Can I set it as 95% - 105% percent recovery?

Thanks.

Re: Recommended Criteria for Accuracy

Posted: Thu Aug 14, 2014 10:51 am
by gtma
That seems reasonable to me given your spec is relatively wide. The tightest I would set the accuracy limit is 97.0% to 103.0% for such a wide specification. Please made sure you take into consideration the potency of the drug and other variabilities e.g. other analytical method variabilities, potency loss on stability, and manufacturing variability.

Re: Recommended Criteria for Accuracy

Posted: Thu Aug 14, 2014 8:27 pm
by Blazer
ICH does not have a recommendation for accuracy recovery. I would let your prevalidation data drive your acceptance criterion for your protocol.

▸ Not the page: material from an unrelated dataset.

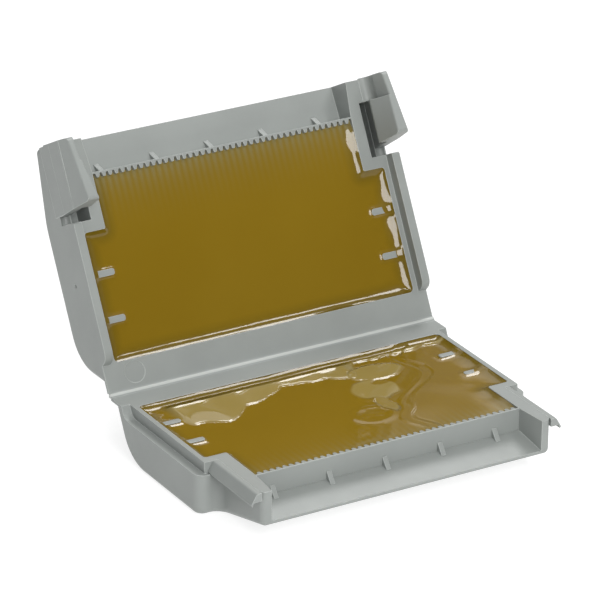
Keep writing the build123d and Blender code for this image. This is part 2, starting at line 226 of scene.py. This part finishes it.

Re: Recommended Criteria for Accuracy

Posted: Fri Aug 15, 2014 11:15 am
by lmh
The two values interact. Logically, your product specification needs to be aware of your accuracy of measurement. The thinking should be like this:

(1) For the intended application of this product, a variation more than (for example) +/- 20% would be bad.
(2) Include a general safety-factor if desired. Maybe if 20% deviation has seriously bad consequences, we would prefer to reject product that deviates by more than 10%.
(3) If we think the analytical precision and accuracy allow a 5% error, then if we specify +/- 10%, a measurement of 10% could actually be as bad as 15%, so instead we should insist on a smaller analytical error-window such that analysis still guarantees that the product is within the safety-window we specified. Therefore if we want to guarantee +/- 10%, we can specify our product as +/- 10% if our analysis is perfect, or perhaps +/- 5% if it's not...

What accuracy and precision you get is going to depend on the instrument, the analyte, the level at which you're analysing etc. etc.; it has to be good enough for purpose, but for once I agree with ICH in not specifying a rigid number.